Audience participation program on Alexander Hamilton at The Old State House on July 12, 2018
On Thursday, July 12, 2018 at 5:30 p.m., The Old State House, located at 25 The Green in Dover, Del., will present an audience-participation program by historic-site interpreter Tom Welch on the life and legacy of Alexander Hamilton, one of the principal founding fathers of the United States. Admission is free and open to the public. For additional information, call 302-744-5054.
Taking place on the 214th anniversary of Hamilton’s death, the program will consist of biographical information on the American patriot; an audience participation section featuring 12 important players in Hamilton’s life including his wife Eliza, the Marquis de Lafayette, and founding fathers George Washington, John Adams, Thomas Jefferson, James Madison and Benjamin Franklin; and will conclude with a re-enactment of the July 11, 1804 duel between Hamilton and political rival Aaron Burr which resulted in Hamilton’s passing on July 12, 1804.

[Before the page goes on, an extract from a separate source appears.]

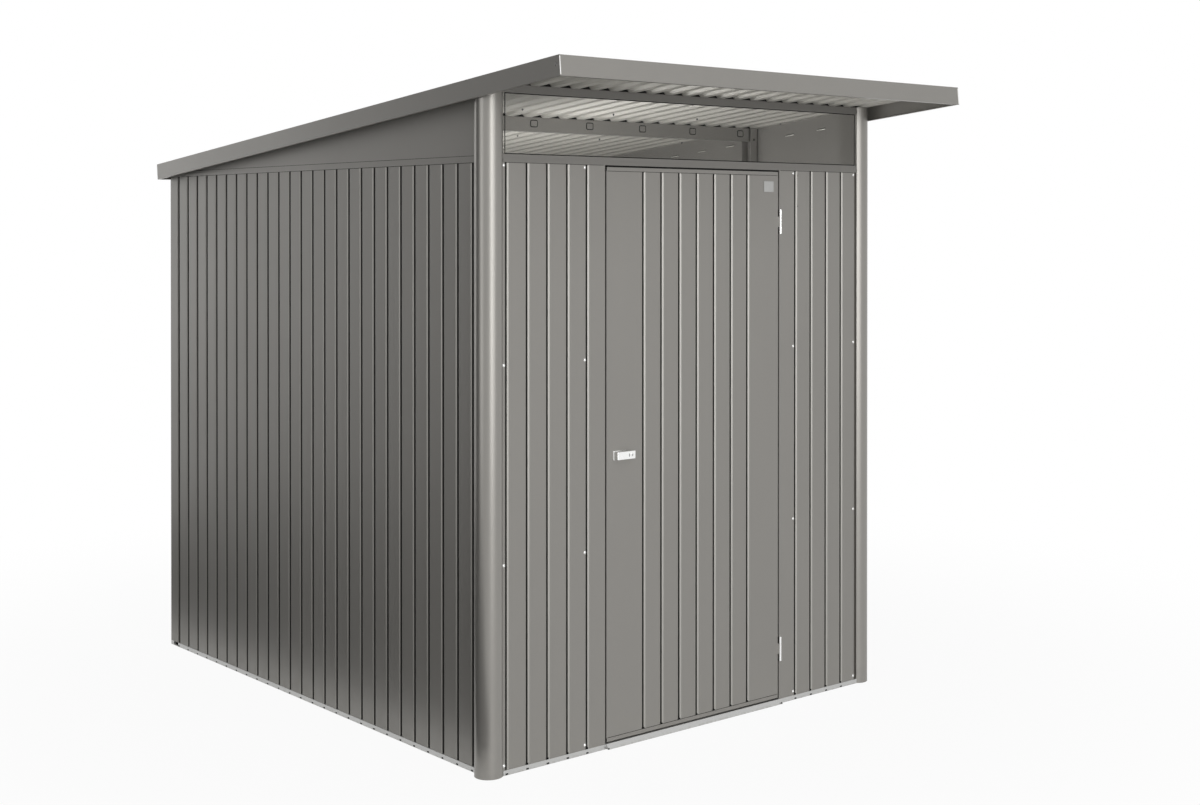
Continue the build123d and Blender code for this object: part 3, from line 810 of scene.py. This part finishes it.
def groove_places(name, low, high):
    """Middles of the grooves that a front sheet really has."""
    left = -DOOR_GROOVE_REACH if name == "door_skin" else low.x
    right = DOOR_GROOVE_REACH if name == "door_skin" else high.x
    first = int((left - GROOVE_SHIFT) / GROOVE_PITCH) - 1
    grid = [number * GROOVE_PITCH + GROOVE_SHIFT for number in range(first, first + GROOVES_AT_MOST)]
    return [x for x in grid if left + GROOVE_MARGIN < x < right - GROOVE_MARGIN]


def groove_feet():
    """Dark flattened beads at the foot of every groove of the front sheets."""
    for body, name in (
        ("shed", "front_wall_left"),
        ("shed", "front_wall_right"),
        ("door", "door_skin"),
    ):
        low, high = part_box(name)
        foot = bead("groove_foot", GROOVE_FOOT)
        rise = GROOVE_FOOT[2] * FOOT_RISE
        spots = [(x, low.y, low.z + rise) for x in groove_places(name, low, high)]
        copies(foot, name + "_feet", body, spots)
        bpy.data.objects.remove(foot)


def rail_shadow_lines():
    """Black strips of painted shade under the top rails of the sides and between them and the gables."""
    low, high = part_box("top_rail_left")
    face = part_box("left_wall")[0].x
    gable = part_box("gable_left")[0].x
    half = SHADOW_LINE_THICKNESS / 2
    middle = (low.y + high.y) / 2
    model = strip("shadow_line", MATT_BLACK_AND_SHADE, high.y - low.y - RAIL_SHADOW_CLEAR, SHADOW_LINE_THICKNESS, SHADOW_LINE_DEPTH)
    for name, x, z, turn in (
        ("left_rail_shadow_line", face, low.z - half, -pi / 2),
        ("right_rail_shadow_line", -face, low.z - half, pi / 2),
        ("left_gable_shadow_line", gable, high.z + half, -pi / 2),
        ("right_gable_shadow_line", -gable, high.z + half, pi / 2),
    ):
        copies(model, name, "shed", [(x, middle, z)], (0, 0, turn))
    bpy.data.objects.remove(model)


def wall_top_shadow_lines():
    """Black strips of painted shade at the upper edges of the front and rear sheets."""
    for name in ("front_wall_left", "front_wall_right", "rear_wall"):
        low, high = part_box(name)
        rear = name == "rear_wall"
        model = strip("shadow_line", MATT_BLACK_AND_SHADE, high.x - low.x - WALL_SHADOW_CLEAR, SHADOW_LINE_THICKNESS, SHADOW_LINE_DEPTH)
        spot = ((low.x + high.x) / 2, high.y if rear else low.y, high.z - SHADOW_LINE_THICKNESS / 2)
        copies(model, name + "_shadow_line", "shed", [spot], (0, 0, pi if rear else 0))
        bpy.data.objects.remove(model)


def door_gap_shade():
    """Black ring of painted shade that fills the view through the gap round the door."""
    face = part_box("front_wall_left")[0].y
    model = ring("gap_shade", MATT_BLACK_AND_SHADE, *GAP_SHADE_SIZE)
    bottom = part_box("door_sill")[1].z
    middle = (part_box("door_skin")[0].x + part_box("door_skin")[1].x) / 2
    height = bottom - GAP_SHADE_DROP + GAP_SHADE_SIZE[1] / 2
    copies(model, "door_gap_shade", "shed", [(middle, face + GAP_SHADE_BACK, height)])
    bpy.data.objects.remove(model)


def door_top_gap_shade():
    """Black lip of painted shade in the gap over the door."""
    low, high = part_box("door_skin")
    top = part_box("door_top_rail")[1].z
    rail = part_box("top_rail_front")[0].z
    height = (rail - top) * TOP_GAP_SHADE_SHARE
    model = strip("lip", MATT_BLACK_AND_SHADE, high.x - low.x - TOP_GAP_SHADE_CLEAR, height, TOP_GAP_SHADE_DEPTH)
    spot = ((low.x + high.x) / 2, low.y + TOP_GAP_SHADE_DEPTH, (top + rail) / 2)
    copies(model, "door_top_gap_shade", "shed", [spot])
    bpy.data.objects.remove(model)


def door_shadow_lines():
    """Black strips of painted shade along the folds between the door's ribbed sheet and its two end
    bands.
    """
    low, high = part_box("door_skin")
    middle = (low.x + high.x) / 2
    model = strip("shadow_line", MATT_BLACK_AND_SHADE, high.x - low.x - DOOR_SHADOW_CLEAR, SHADOW_LINE_HEIGHT, SHADOW_LINE_DEPTH)
    spots = [(middle, low.y, z) for z in (low.z + SHADOW_LINE_HEIGHT / 2, high.z - SHADOW_LINE_HEIGHT / 2)]
    copies(model, "door_shadow_lines", "door", spots)
    bpy.data.objects.remove(model)


def plate_rim():
    """Raised rim of the blank plate."""
    low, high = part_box("door_plate")
    middle = (low + high) / 2
    size = (high.x - low.x, high.z - low.z, PLATE_RIM, PLATE_RIM_DEPTH, PLATE_CORNER)
    model = ring("rim", FINISHES["plate_metal"], *size)
    copies(model, "plate_rim", "door", [(middle.x, low.y, middle.z)])
    bpy.data.objects.remove(model)


def key_barrel():
    """Round key barrel, its seat on the XZ plane, facing -Y."""
    let_go()
    place = (0, -KEY_DEPTH / 2, 0)
    bpy.ops.mesh.primitive_cylinder_add(
        vertices=28, radius=KEY_RADIUS, depth=KEY_DEPTH, location=place, rotation=(pi / 2, 0, 0)
    )
    barrel = bpy.context.object
    bpy.ops.object.transform_apply(location=True, rotation=True, scale=True)
    edit(barrel, lambda side: side.normal.y < -0.9)
    bpy.ops.mesh.inset(thickness=KEY_RADIUS * KEY_STEP)
    extrude(0, KEY_SUNK, 0)
    return close(barrel, "barrel", FINISHES["hinge_steel"], smooth=40)


def lever_details():
    """Key barrel with its slot, and the mark beside it, on the lever's face."""
    low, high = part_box("handle_lever")
    x, y, z = high.x - KEY_OFFSET, low.y, (low.z + high.z) / 2
    barrel = key_barrel()
    copies(barrel, "key_barrel", "handle", [(x, y, z)])
    slot = strip("slot", MATT_BLACK_AND_SHADE, *KEY_SLOT)
    copies(slot, "key_slot", "handle", [(x, y - KEY_SLOT_PROUD, z)])
    mark = strip("mark", MATT_BLACK_AND_SHADE, *LEVER_MARK)
    copies(mark, "lever_mark", "handle", [(x - LEVER_MARK_OFFSET, y, z)])
    for piece in (barrel, slot, mark):
        bpy.data.objects.remove(piece)


def fascia_screws():
    """One sunk screw near each front corner of the side fascias, 0.2 mm proud of them."""
    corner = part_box("fascia_left")[0]
    let_go()
    middle = (0, 0, -FASCIA_SCREW_BACK)
    bpy.ops.mesh.primitive_cylinder_add(
        vertices=24, radius=SCREW_RADIUS, depth=FASCIA_SCREW_THICKNESS, location=middle
    )
    screw = bpy.context.object
    edit(screw, lambda side: side.normal.z > 0.9)
    bpy.ops.mesh.inset(thickness=SCREW_RADIUS - SOCKET_RADIUS)
    extrude(0, 0, -FASCIA_SOCKET_DEPTH)
    close(screw, "sunk_screw", SCREW_STEEL, smooth=40)
    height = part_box("fascia_front")[1].z - FASCIA_SCREW_DROP
    place = corner.y + FASCIA_SCREW_FROM_FRONT
    left = corner.x
    copies(screw, "fascia_screw_left", "shed", [(left, place, height)], (0, -pi / 2, 0))
    copies(screw, "fascia_screw_right", "shed", [(-left, place, height)], (0, pi / 2, 0))
    bpy.data.objects.remove(screw)


def fascia_edges():
    """Bright strip down each front corner of the fascia, a painted highlight on its folded lip."""
    low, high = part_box("fascia_front")
    tall = high.z - low.z
    model = strip("edge", EDGE_HIGHLIGHT, EDGE_WIDTH, tall - 2 * EDGE_END, EDGE_DEPTH)
    y = low.y + tall / 2 * tan(radians(ROOF_SLOPE))
    spots = [(x, y, low.z + tall / 2) for x in (low.x + EDGE_IN, high.x - EDGE_IN)]
    copies(model, "fascia_edges", "shed", spots, (-radians(ROOF_SLOPE), 0, 0))
    bpy.data.objects.remove(model)


def sill_plugs():
    """Dark plugs at the ends of the sill's front edge."""
    low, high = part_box("door_sill")
    plug = bead("plug", PLUG_SIZE)
    spots = [
        (low.x + PLUG_LEFT[0], low.y, PLUG_LEFT[1]),
        (high.x - PLUG_RIGHT[0], low.y, PLUG_RIGHT[1]),
    ]
    copies(plug, "sill_plugs", "shed", spots)
    bpy.data.objects.remove(plug)


# Studio pieces


def room_light():
    """Even grey light all round, and a white view past the shed."""
    world = bpy.data.worlds.new("studio")
    bpy.context.scene.world = world
    world.use_nodes = True
    net = Net(world.node_tree)
    tone = net.colour(net.seen(), (ROOM_LIGHT, ROOM_LIGHT, ROOM_LIGHT), (1.0, 1.0, 1.0))
    sky = net.node("ShaderNodeBackground", inputs={"Color": tone, "Strength": 1.0})
    net.node("ShaderNodeOutputWorld", inputs={"Surface": sky})


def lamp(name, place, aim, width, height, power):
    data = bpy.data.lights.new(name, "AREA")
    data.shape = "RECTANGLE"
    data.size = width
    data.size_y = height
    data.energy = power
    made = bpy.data.objects.new(name, data)
    bpy.context.scene.collection.objects.link(made)
    made.location = place
    made.rotation_euler = (Vector(aim) - Vector(place)).to_track_quat("-Z", "Y").to_euler()
    made.visible_camera = False


def lamps():
    """Softboxes in front, to the left and behind, and three small ones inside."""
    for row in LAMPS:
        lamp(*row)


def dark_card(name, place, turn, size):
    """Dark card that only the sheen of the shed sees."""
    let_go()
    bpy.ops.mesh.primitive_plane_add(size=1, location=place, rotation=turn)
    card = bpy.context.object
    card.name = name
    bpy.ops.transform.resize(value=size)
    bpy.ops.object.transform_apply(location=True, rotation=True, scale=True)
    made, net = material(name)
    weave = net.cloud(0.02, 2.0)
    tone = net.colour(weave, (0.05, 0.05, 0.05), (0.07, 0.07, 0.07))
    matt = net.node("ShaderNodeBsdfDiffuse", inputs={"Color": tone})
    net.node("ShaderNodeOutputMaterial", inputs={"Surface": matt})
    card.data.materials.append(made)
    card.visible_camera = False
    card.visible_diffuse = False
    card.visible_shadow = False


def dark_cards():
    """One card beside the left wall and one lying low before it."""
    dark_card("side_card", SIDE_CARD_PLACE, (0, pi / 2, 0), SIDE_CARD_SIZE)
    dark_card("low_card", LOW_CARD_PLACE, (0, 0, 0), LOW_CARD_SIZE)


def floor():
    """White floor that keeps a soft shadow."""
    let_go()
    bpy.ops.mesh.primitive_plane_add(size=FLOOR_SIZE, location=(0, 0, -FLOOR_DROP))
    ground = bpy.context.object
    ground.name = "floor"
    made, net = material("studio_floor")
    grain = net.cloud(0.4, 2.0)
    tone = net.colour(grain, (0.80, 0.80, 0.80), (0.82, 0.82, 0.82))
    matt = net.node("ShaderNodeBsdfDiffuse", inputs={"Color": tone})
    white = net.node("ShaderNodeEmission", inputs={"Color": (1.0, 1.0, 1.0, 1.0)})
    reach = net.node("ShaderNodeVectorMath", {"operation": "LENGTH"}, {0: net.place()}, "Value")
    share = FLOOR_WHITE + net.band(reach, FLOOR_NEAR, FLOOR_FAR) * (1 - FLOOR_WHITE)
    mixed = net.node("ShaderNodeMixShader", inputs={0: net.seen() * share, 1: matt, 2: white})
    net.node("ShaderNodeOutputMaterial", inputs={"Surface": mixed})
    ground.data.materials.append(made)


def camera():
    data = bpy.data.cameras.new("camera")
    data.lens = CAMERA_LENS
    data.sensor_width = CAMERA_SENSOR
    data.shift_y = CAMERA_SHIFT_Y
    made = bpy.data.objects.new("camera", data)
    bpy.context.scene.collection.objects.link(made)
    made.location = CAMERA_PLACE
    made.rotation_euler = [radians(angle) for angle in CAMERA_TURN]
    bpy.context.scene.camera = made


camera()
room_light()
lamps()
dark_cards()
floor()
dress_nodes()
wall_screws()
inner_post_screws()
wall_studs()
roof_screw_tips()
rib_fillers()
clip_rings()
window_gasket()
gable_slot_tongues()
groove_feet()
rail_shadow_lines()
wall_top_shadow_lines()
door_gap_shade()
door_top_gap_shade()
door_shadow_lines()
plate_rim()
lever_details()
fascia_screws()
fascia_edges()
sill_plugs()

bpy.context.scene.view_settings.view_transform = "Standard"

About Alexander Hamilton (1757–1804) …
Alexander Hamilton, born on the island of Nevis, British West Indies, January 11, 1757; immigrated to the United States in 1772, where he received educational training in the schools of Elizabethtown, N.J., and King’s College (now Columbia University), New York City; entered the Continental Army in New York in 1776 as captain of Artillery; appointed aide-de-camp to General Washington March 1, 1777, and served in that capacity until February 16, 1781; Member of the Continental Congress in 1782, 1783, and 1788; member of the Annapolis Convention of 1786; served in the New York State assembly in 1787; member of the Philadelphia Constitutional Convention in 1787 which adopted the Constitution of the United States and signed it; member of the State ratification convention in 1788; studied law; was admitted to the bar and practiced in New York City; Secretary of the Treasury in the Cabinet of President Washington 1789-1795; returned to New York and resumed the practice of law; mortally wounded in a duel with Aaron Burr at Weehawken on the Hudson, and died in New York City the following day, July 12, 1804; interment in Trinity Churchyard.

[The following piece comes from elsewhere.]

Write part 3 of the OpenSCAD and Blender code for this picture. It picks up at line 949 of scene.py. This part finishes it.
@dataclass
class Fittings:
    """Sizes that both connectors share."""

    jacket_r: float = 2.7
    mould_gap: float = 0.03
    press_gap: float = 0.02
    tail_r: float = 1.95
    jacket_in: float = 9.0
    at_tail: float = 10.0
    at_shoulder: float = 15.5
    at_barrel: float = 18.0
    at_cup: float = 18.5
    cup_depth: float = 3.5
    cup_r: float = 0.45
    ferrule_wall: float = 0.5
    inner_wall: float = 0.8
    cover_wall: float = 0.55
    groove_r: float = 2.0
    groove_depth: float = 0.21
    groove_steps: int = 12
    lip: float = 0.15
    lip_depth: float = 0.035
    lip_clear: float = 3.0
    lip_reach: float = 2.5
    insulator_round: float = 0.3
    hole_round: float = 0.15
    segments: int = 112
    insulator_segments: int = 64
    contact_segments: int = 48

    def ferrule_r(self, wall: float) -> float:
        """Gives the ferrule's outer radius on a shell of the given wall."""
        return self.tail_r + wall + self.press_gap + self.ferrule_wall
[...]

Source: Biographical Directory of the United States Congress
Completed in 1791, The Old State House is one of the earliest state-house buildings in the United States, serving as the home of Delaware’s legislature until 1933 when the General Assembly moved to larger quarters in Legislative Hall. The venerable structure now appears as it would have in the late 1700s during the United States’ critical early years as a nation. It features a courtroom, governor’s and county offices and chambers for the state’s Senate and House of Representatives. The building is situated on Dover’s historic Green, a public area designated by William Penn in 1683.